As an example, Leonard-Barton cites a manufacturing firm that now outsources much of its manufacturing operations, but refuses to outsource its mold design because thats what gives the company its competitive edge.

Next, says Jack Prouty, KPMG Peat Marwick partner, its important to look at knowledge management in the context of your overall strategy and integrate your knowledge-management approach within that strategy. "For example," he says, "say one of your critical strategies is to become more customer-focused. Your knowledge-management capabilities should then be targeted to building greater customer intimacy."

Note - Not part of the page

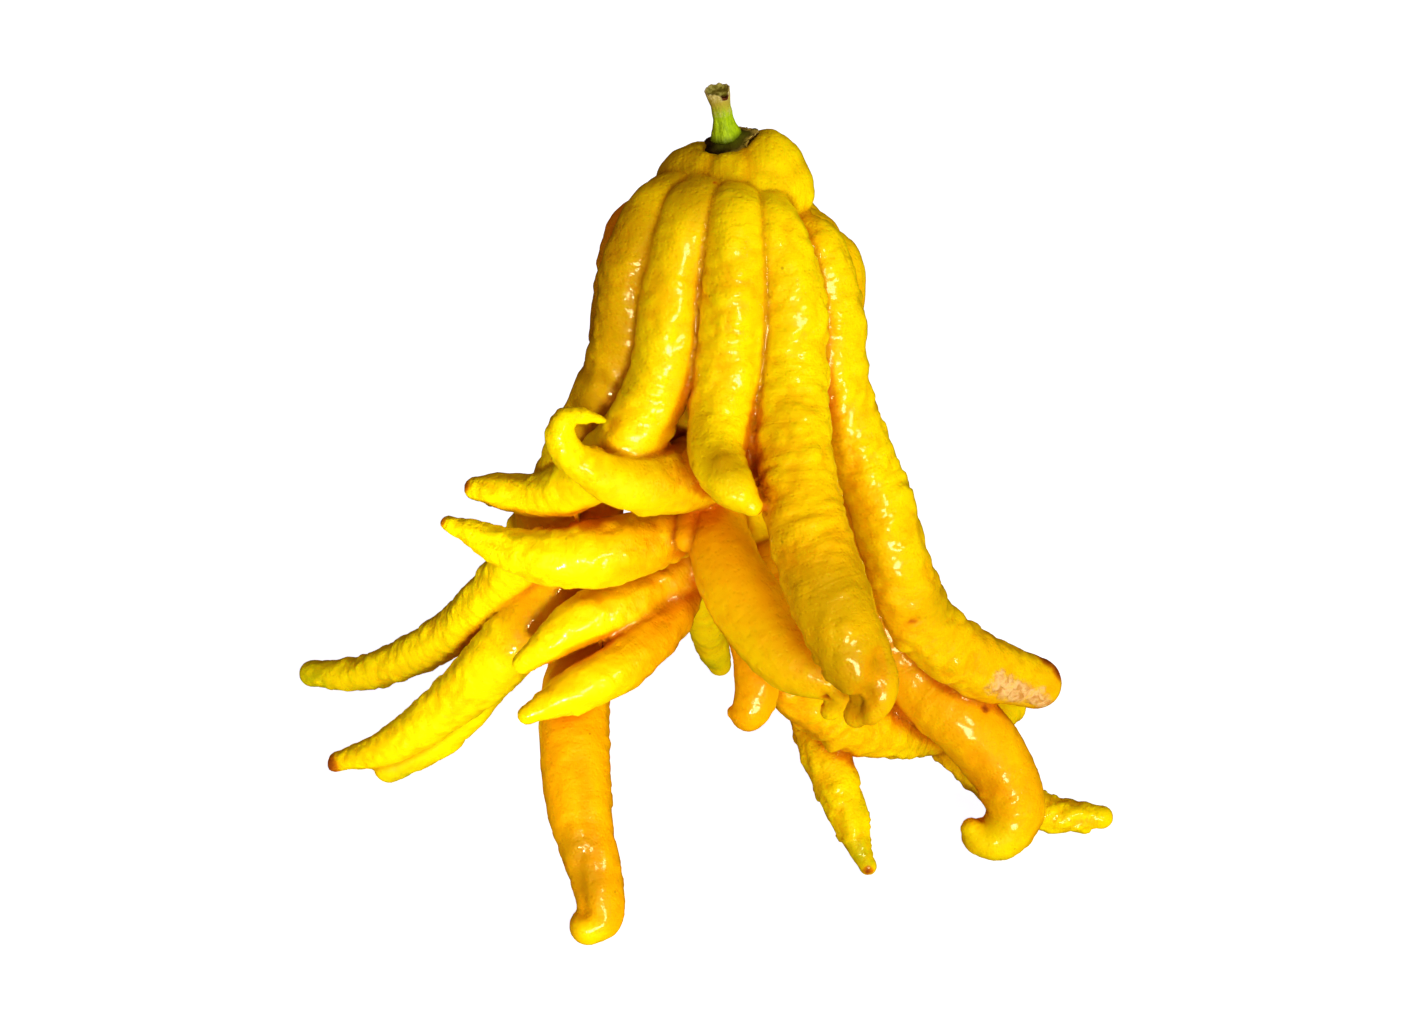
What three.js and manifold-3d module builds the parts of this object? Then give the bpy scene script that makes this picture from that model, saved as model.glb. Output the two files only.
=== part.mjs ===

And don't underestimate the cultural factors. Often employees believe the old adage that knowledge is power; theyre reluctant to share what they know for fear of losing authority or even their jobs. Any knowledge-management approach must offer incentives and assurances to get around these obstacles. Some companies appoint so-called chief knowledge officers to deal with knowledge management. Others put the operations under IT.

But what matters, says Ernst & Young partner Peter Novins, is that "somebody has to have responsibility and accountability for making sure that the knowledge is being used, collected, and organized; that value is being added in some way to it; and that it is getting to whoever needs it."

Novins also stresses that the knowledge-management approach has to be integrated into the way people do their everyday work to be effective. "The idea is to make it as transparent and easy to use as possible, both to contribute content back into the structure and to be accessing and using the content in order to get the work done," he says.

Finally, Novins says that for knowledge management to work, top management must get fully behind it. "In most cases if you really want a robust environment for sharing relatively complex knowledge, youve got to dedicate some resources to it," he asserts. "It doesn't happen by magic."